The extent of the tax burden has come as a surprise to many industry participants, as the understanding was initially that the regulatory framework, including taxation, would be designed to support a healthy legal market.

“What was consistent among early investors was a fear the government was going to tax and overregulate the industry into dust,” says Terri Blumes, Founder and CEO of Almanac Grow Corp, a licensed provider in Alberta. “However, the government had shared a backgrounder on cannabis taxation that was signed by all the finance ministers: taxes were to be low, and agency fees reasonable.”

In the present reality, however, many believe that the federal government’s tax share is incommensurate with the investments made by the private sector.
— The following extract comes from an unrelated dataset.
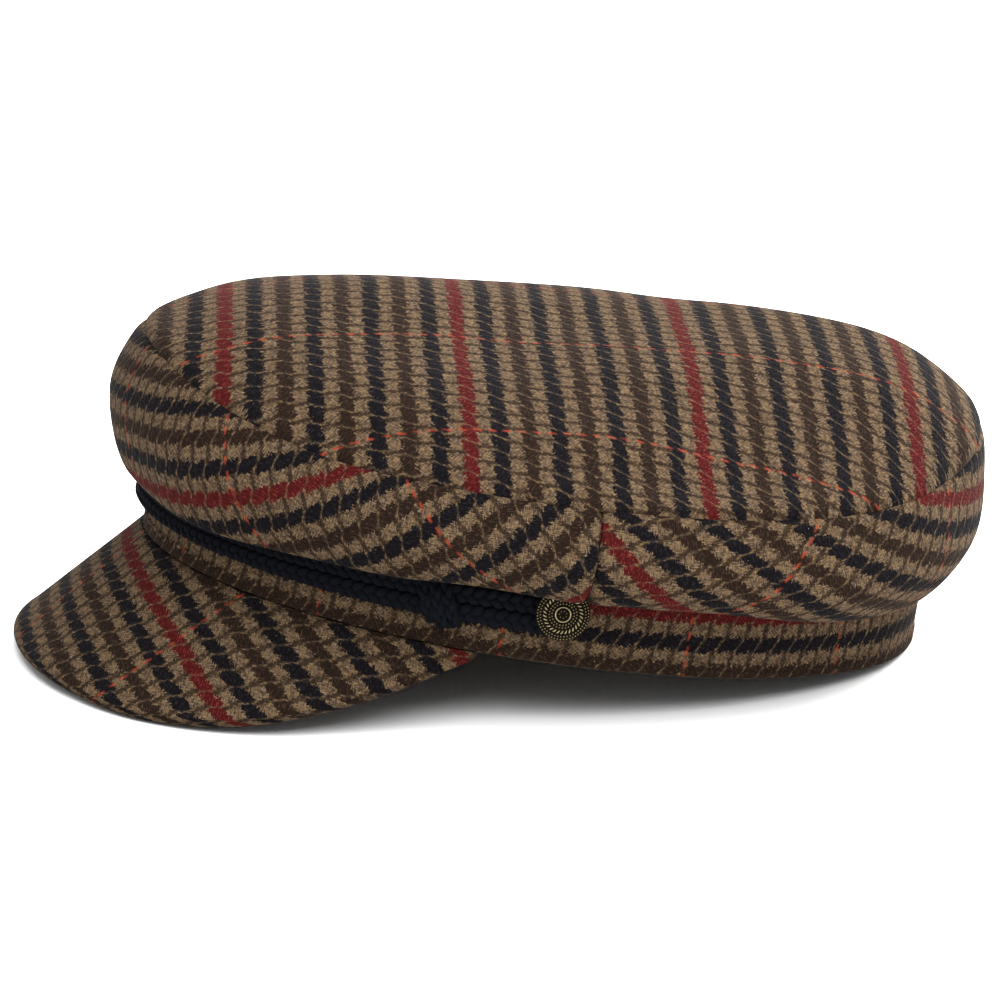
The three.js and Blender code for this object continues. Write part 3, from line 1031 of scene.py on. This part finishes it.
def unrolled(root, ways):
    """The root curve laid flat, and the flat direction of the leaf at each of its points."""
    tangent = unit(np.gradient(root, axis=0))
    step_length = np.linalg.norm(np.diff(root, axis=0), axis=1)
    bend = np.cross(tangent[:-1], tangent[1:])
    leaf_normal = unit(np.cross(ways, tangent))
    heading = np.concatenate([[0], np.cumsum(np.sum(bend * leaf_normal[1:], axis=1))])
    heading -= heading[len(heading) // 2]
    middle_heading = (heading[:-1] + heading[1:]) / 2
    steps = np.stack([np.sin(middle_heading), -np.cos(middle_heading)], axis=1) * step_length[:, None]
    flat = np.concatenate([[[0.0, 0.0]], np.cumsum(steps, axis=0)])
    flat -= flat[len(flat) // 2]
    lean = np.arccos(np.clip(np.sum(tangent * ways, axis=1), -1, 1))
    flat_way = np.stack([np.sin(heading - lean), -np.cos(heading - lean)], axis=1)
    return flat, flat_way


# %% Rows of the peak: the upper side, the rim and the lower side
PEAK_UP = -0.3
ROWS_CROWD = 0.85
THINS_OVER = 1 / 9
RIM_ROWS = 9
RIM_ROUND = 0.8
RIM_SHARE = 0.03
RIM_SEAM = {"reach": 42.0, "width": 1.4, "depth": 0.25}
PEAK_WAVE = 0.5
PEAK_WAVE_LENGTH = 26.0
ROOT_TUCK = 2.0

shares = np.linspace(-1, 1, PEAK_COLUMNS + 1)
places = np.linspace(0, 1, PEAK_ROWS) ** ROWS_CROWD
peak_root = beside_band(shares * PEAK_END, 0.0, PEAK_UP)
ways, reach = peak_way(shares), reach_at(np.abs(shares))


def peak_loops():
    leaf = peak_root + places[:, None, None] * (reach[:, None] * ways)
    tucked = beside_band(shares * PEAK_END, -BAND_THICKNESS + BAND_EDGE, PEAK_UP)
    upper = np.concatenate([tucked[None], leaf])
    normals = -grid_normals(upper, False)
    thinning = np.clip((1 - np.abs(shares)) / THINS_OVER, 0, 1)[:, None]
    thick = PEAK_END_THICKNESS + (PEAK_THICKNESS - PEAK_END_THICKNESS) * thinning
    lower = upper - thick * normals
    # The rim is rounded: its middle stands out beyond both layers
    turn = np.linspace(0, np.pi, RIM_ROWS + 2)[1:-1, None, None]
    edge = (upper[-1] + lower[-1]) / 2
    rim = edge + thick / 2 * (np.cos(turn) * normals[-1] + RIM_ROUND * np.sin(turn) * ways)
    pull = RIM_SEAM["depth"] * bell((1 - places) * RIM_SEAM["reach"], RIM_SEAM["width"])
    upper[1:] -= pull[:, None, None] * normals[1:]
    fade = np.clip(np.concatenate([[0], places * 6]), 0, 1)[:, None]
    soft = PEAK_WAVE * lumps(upper, PEAK_WAVE_LENGTH, 4) * fade
    upper = upper + soft[..., None] * normals
    return np.concatenate([upper, rim, lower[::-1]])


def peak_coordinates():
    """The same rows on the flat crescent."""
    flat, flat_way = unrolled(peak_root, ways)
    side = np.concatenate([[0], places])
    rim = 1 + RIM_SHARE * (np.arange(RIM_ROWS) + 1)
    rows = np.concatenate([side, rim, side[::-1]])
    crescent = flat + rows[:, None, None] * (reach[:, None] * flat_way)
    crescent[[0, -1]] = flat - ROOT_TUCK * flat_way
    x, y = crescent[..., 0], crescent[..., 1]
    return cut_from_cloth(x + PEAK_PULL["lean"] * y + PEAK_PULL["fan"] * x * y, y, PEAK_CUT)


# %% The peak's mesh
def peak():
    body = ring_body(peak_loops(), peak_coordinates(), 0)
    piece = new_piece("peak_cloth", body, "cloth", TWEED)
    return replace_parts(piece, "peak")


peak()

# %% [markdown]
# ## Cotton cord
#
# The cords are soft cotton, dyed a navy that is nearly black. Each strand is a
# bundle of fine yarns with a slight twist. The yarns are too thin to model, so the
# material draws them: fine slanting lines, with painted shade between the yarns
# and a painted highlight on top of each, and a bump that follows them.

# %% The cord material
CORD_SHADE = (0.0013, 0.0015, 0.0024)
CORD_HIGHLIGHT = (0.0060, 0.0068, 0.0104)
CORD_YARN = 0.00034
CORD_RELIEF = 0.00010


def cord_material():
    material, tree = new_material("navy_cord")
    around, along = map_parts(tree, "strand")
    twist = (around + along * 0.35) / CORD_YARN
    fuzz = grain(around * 9000, along * 1600, 3.0, 0.7)
    yarns = wave(twist + (fuzz - 0.5) * 0.9)
    # Painted shade between the yarns and a painted highlight on their tops, broken up by the fuzz
    tone = step(yarns * 0.6 + fuzz * 0.8, 0.35, 1.15)
    colour = mix(tone, CORD_SHADE, CORD_HIGHLIGHT)
    finish_material(
        tree, colour, yarns + fuzz * 1.2, CORD_RELIEF,
        Roughness=0.85, Specular_IOR_Level=0.04,
        Sheen_Weight=0.006, Sheen_Roughness=0.3, Sheen_Tint=(0.8, 0.85, 1.0, 1),
    )
    return material


CORD = cord_material()
print("cord nodes:", len(CORD.node_tree.nodes))

# %% [markdown]
# ## The plaited cords
#
# A plait of three strands is two waves. Each strand swings from one edge of the
# cord to the other once in a period. It dives and rises twice as fast, so it goes
# over its neighbour on one side and under it on the other. The three strands
# follow one another a third of a period apart. One function makes such a plait
# along any path, so the same one serves the two long cords and the knots.

# %% A strand, and three of them plaited
STRAND_SIDES = 10
STRAND_STEP = 0.6
STRAND_SHARE = 0.44
PLAIT_PERIOD = 9.4


def strand(path, outward, half_wide, half_deep):
    """A soft oval strand along a path, its flat side towards outward."""
    tangent = unit(np.gradient(path, axis=0))
    wide = unit(np.cross(tangent, outward))
    deep = np.cross(wide, tangent)
    turn = np.arange(STRAND_SIDES) * 2 * np.pi / STRAND_SIDES
    across = np.multiply.outer(half_wide * np.ones(len(path)), np.cos(turn))[..., None] * wide[:, None]
    inwards = np.multiply.outer(half_deep * np.ones(len(path)), np.sin(turn))[..., None] * deep[:, None]
    length = running_length(path[:, None], 0)
    around = np.abs(turn - np.pi) * np.mean(half_wide)
    coordinates = np.stack(np.broadcast_arrays(around, length), axis=-1)
    return turned_body(path[:, None] + across + inwards, MM * coordinates)


def plait(path, outward, half_wide, half_deep, period):
    """Three strands that pass over and under each other along a path."""
    length = running_length(path[:, None], 0)[:, 0]
    upward = unit(np.cross(outward, np.gradient(path, axis=0)))
    bodies = []
    for number in range(3):
        phase = 2 * np.pi * (length / period + number / 3)
        swing = (1 - STRAND_SHARE) * half_wide * np.sin(phase)
        depth = (1 - STRAND_SHARE) * half_deep * np.sin(2 * phase)
        line = path + swing[:, None] * upward + depth[:, None] * outward
        bodies.append(strand(line, outward, STRAND_SHARE * half_wide, STRAND_SHARE * 1.25 * half_deep))
    return bodies


# %% The two cords round the front of the band
CORD_GAP = 0.2
CORD_LOW = 7.8
CORD_DEEP = 1.6
CORDS_TALL = {"front": 7.8, "side": 10.2}
CORDS_END = 84.9
# Shares of that height: where each cord's middle lies, and half a cord
CORD_MIDDLES = [0.255, 0.745]
CORD_HALF = 0.262
CORD_WAVE = 0.25
CORD_WAVE_DEGREES = 14


def cords_height(angle):
    """How tall the two cords are together, at a direction round the cap."""
    front, side = CORDS_TALL["front"], CORDS_TALL["side"]
    return front + (side - front) * np.sin(np.radians(angle)) ** 2


def cords():
    steps = round(2 * math.radians(CORDS_END) * BAND_LENGTH / STRAND_STEP)
    turns = np.linspace(-CORDS_END, CORDS_END, steps)
    tall = cords_height(turns)
    bodies = []
    for number, share in enumerate(CORD_MIDDLES):
        path = beside_band(turns, CORD_GAP + CORD_DEEP, CORD_LOW + share * tall)
        places = [Vector((turn / CORD_WAVE_DEGREES, 9 * (number + 1), 0)) for turn in turns]
        path[:, 2] += CORD_WAVE * np.array([noise.noise(place) for place in places])
        bodies += plait(path, outward_at(turns), CORD_HALF * tall, CORD_DEEP, PLAIT_PERIOD)
    piece = new_piece("cords", joined(bodies), "strand", CORD)
    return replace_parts(piece, "braid")


cords()

# %% [markdown]
# ## The knots
#
# On each side a knot ties the two cords together a little in front of the button.
# What shows of it is three soft turns side by side, laid over both cords at a
# slant, with the middle one hanging a bit lower. The turns end at the band, where
# the real cord goes on behind.

# %% Turns over the cords
KNOT_ANGLE = 68.5
KNOT_TURNS = [
    {"at": -3.1, "drop": 0.3, "swell": 0.9},
    {"at": 0.0, "drop": 1.5, "swell": 1.2},
    {"at": 3.0, "drop": 0.5, "swell": 0.9},
]
KNOT_SLANT = 2.3
KNOT_HALF_WIDE = 1.75
KNOT_HALF_DEEP = 0.95
KNOT_REACH = 1.95
KNOT_STEPS = 56
KNOT_TALLER = 0.7
KNOT_PERIOD = 12.0
SIDES = {"left": 1, "right": -1}


def knot(name, side):
    turn = np.linspace(-KNOT_REACH, KNOT_REACH, KNOT_STEPS)
    tall = cords_height(KNOT_ANGLE)
    bodies = []
    for wrap in KNOT_TURNS:
        low = np.clip(-np.sin(turn), 0, 1) * wrap["drop"]
        up = CORD_LOW + tall / 2 + (tall / 2 + KNOT_TALLER) * np.sin(turn) - low
        out = CORD_GAP + CORD_DEEP + (CORD_DEEP + wrap["swell"]) * np.cos(turn)
        along = wrap["at"] - KNOT_SLANT * np.sin(turn)
        angle = side * (KNOT_ANGLE + np.degrees(along / BAND_LENGTH))
        path = beside_band(angle, out, up)
        outward = unit(beside_band(angle, out + np.cos(turn), up + np.sin(turn)) - path)
        bodies += plait(path, outward, KNOT_HALF_WIDE, KNOT_HALF_DEEP, KNOT_PERIOD)
    piece = new_piece("knot_turns_" + name, joined(bodies), "strand", CORD)
    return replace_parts(piece, "knot_" + name)


for name, side in SIDES.items():
    knot(name, side)

# %% [markdown]
# ## Antiqued bronze
#
# An antiqued button is blackened all over and then rubbed, so the recesses stay
# nearly black and every raised dot shines. The mesh carries the height of its
# relief in the UV map named relief, and the material mixes tarnish and bare metal
# by that height, with a little wear to break it up.

# %% The bronze material
TARNISH = (0.009, 0.0075, 0.0055)
BARE_METAL = (0.29, 0.235, 0.125)
WEAR_RELIEF = 0.00003


def bronze_material():
    material, tree = new_material("antiqued_bronze")
    height, radius = map_parts(tree, "relief")
    wear = grain(radius * 4.0, height * 9.0 + radius * 3.0, 3.0, 0.7)
    rubbed = step(height + (wear - 0.5) * 0.14, 0.12, 0.36)
    colour = mix(rubbed, TARNISH, BARE_METAL)
    shader = tree.nodes["Principled BSDF"]
    tree.links.new((rubbed * -0.35 + 0.75).socket, shader.inputs["Roughness"])
    finish_material(tree, colour, wear, WEAR_RELIEF, Metallic=1.0)
    return material


BRONZE = bronze_material()
print("bronze nodes:", len(BRONZE.node_tree.nodes))

# %% [markdown]
# ## The buttons
#
# A button is turned round its own axis: from the middle of its face out to the
# rim, round the edge, along the back and down the shank to the band. The face is
# set with rings of small raised dots, a twisted rope ring, and a thin plain ring
# round a few last dots. All of it is one surface, as on a stamped button.

# %% Relief of the face
BUTTON_ANGLE = 86.0
BUTTON_UP = 14.8
BUTTON_RADIUS = 7.0
BUTTON_BACK = 3.5
BUTTON_FACE = 1.3
SHANK_RADIUS = 1.6
BUTTON_COLUMNS = 440
# The radius of each ring, how many dots it has, and the radius of a dot
DOT_RINGS = [(6.55, 52, 0.27), (5.85, 46, 0.27), (3.55, 28, 0.26), (2.85, 22, 0.26), (0.95, 7, 0.24)]
ROPE = {"radius": 4.72, "half": 0.58, "tall": 0.36, "strands": 30, "twist": 2.2}
THIN_RING = {"radius": 1.95, "half": 0.22, "tall": 0.38}


def round_ring(across):
    """The height of a round wire, where across runs from -1 to 1 over it."""
    return np.sqrt(np.clip(1 - across**2, 0, 1))


def face_relief(radius, turn):
    """How far the face stands up at a place given by radius and turn, in millimetres."""
    relief = np.zeros(np.broadcast(radius, turn).shape)
    for number, (ring, count, size) in enumerate(DOT_RINGS):
        pitch = 2 * np.pi / count
        off = (turn + number * pitch / 2) % pitch - pitch / 2
        inside = 1 - ((radius - ring) ** 2 + (ring * off) ** 2) / size**2
        relief = np.maximum(relief, np.sqrt(np.clip(inside, 0, 1)) * size)
    across_rope = (radius - ROPE["radius"]) / ROPE["half"]
    strands = 0.5 + 0.5 * np.cos(ROPE["strands"] * turn + ROPE["twist"] * across_rope)
    relief = np.maximum(relief, round_ring(across_rope) * ROPE["tall"] * strands)
    across_ring = (radius - THIN_RING["radius"]) / THIN_RING["half"]
    return np.maximum(relief, round_ring(across_ring) * THIN_RING["tall"])


# %% The two buttons
BEVEL = 0.12
SHANK_FLARE = 0.3
FACE_HUB = 0.06
FACE_ROWS = 92
# How far out the foot is from the band, and the shank's end from the foot
FOOT_OUT = 0.3
SHANK_END = 0.1


def button(name, side):
    turn = np.arange(BUTTON_COLUMNS) * 2 * np.pi / BUTTON_COLUMNS
    face = np.linspace(FACE_HUB, BUTTON_RADIUS - BEVEL, FACE_ROWS)
    relief = face_relief(face[:, None], turn[None, :])
    front = BUTTON_FACE + relief
    edge = [(BUTTON_RADIUS, BUTTON_FACE - BEVEL), (BUTTON_RADIUS, BEVEL), (BUTTON_RADIUS - BEVEL, 0.0),
            (SHANK_RADIUS + SHANK_FLARE, 0.0), (SHANK_RADIUS, -SHANK_FLARE),
            (SHANK_RADIUS, -BUTTON_BACK + SHANK_END)]
    radii = np.concatenate([face, [radius for radius, height in edge]])
    heights = np.concatenate([front, [[height] * BUTTON_COLUMNS for radius, height in edge]])
    relief = np.concatenate([relief, np.zeros((len(edge), BUTTON_COLUMNS))])
    foot = beside_band(side * BUTTON_ANGLE, FOOT_OUT, BUTTON_UP)
    outward = unit(outward_at(side * BUTTON_ANGLE))
    upward = np.array([0.0, 0.0, 1.0])
    sideways = np.cross(upward, outward)
    flat = radii[:, None, None] * (np.cos(turn)[:, None] * sideways + np.sin(turn)[:, None] * upward)
    grid = foot + flat + (heights + BUTTON_BACK)[..., None] * outward
    map_points = np.stack(np.broadcast_arrays(relief, radii[:, None]), axis=-1)
    piece = new_piece("metal_button_" + name, turned_body(grid, map_points), "relief", BRONZE)
    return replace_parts(piece, "button_" + name)


for name, side in SIDES.items():
    button(name, side)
The tax, duty, and fee regimen in specific provinces, such as in Alberta—which has an adjustment rate for additional cannabis duty on packaged and stamped cannabis products of 16.8%—can add to the pain.

“Here in Alberta, the margins are so thin it’s no wonder Alberta cannabis businesses are failing weekly,” says Blumes from Almanac Grow Corp. “That said, I expect Alberta will correct the additional tax rate before the federal government does.”

The federal government had promised a federal revenue tax cap at $100 million. It now stands at over $1.2 billion. This excess is supposed to be reverted to provincial, territorial, and even municipal governments—but not necessarily to those businesses that generated the economic activity.

“I’m not saying that the excise tax should be eliminated,” says Davis from Joint Venture Craft Cannabis. “But at some point, we need to arrive at a more rational approach.”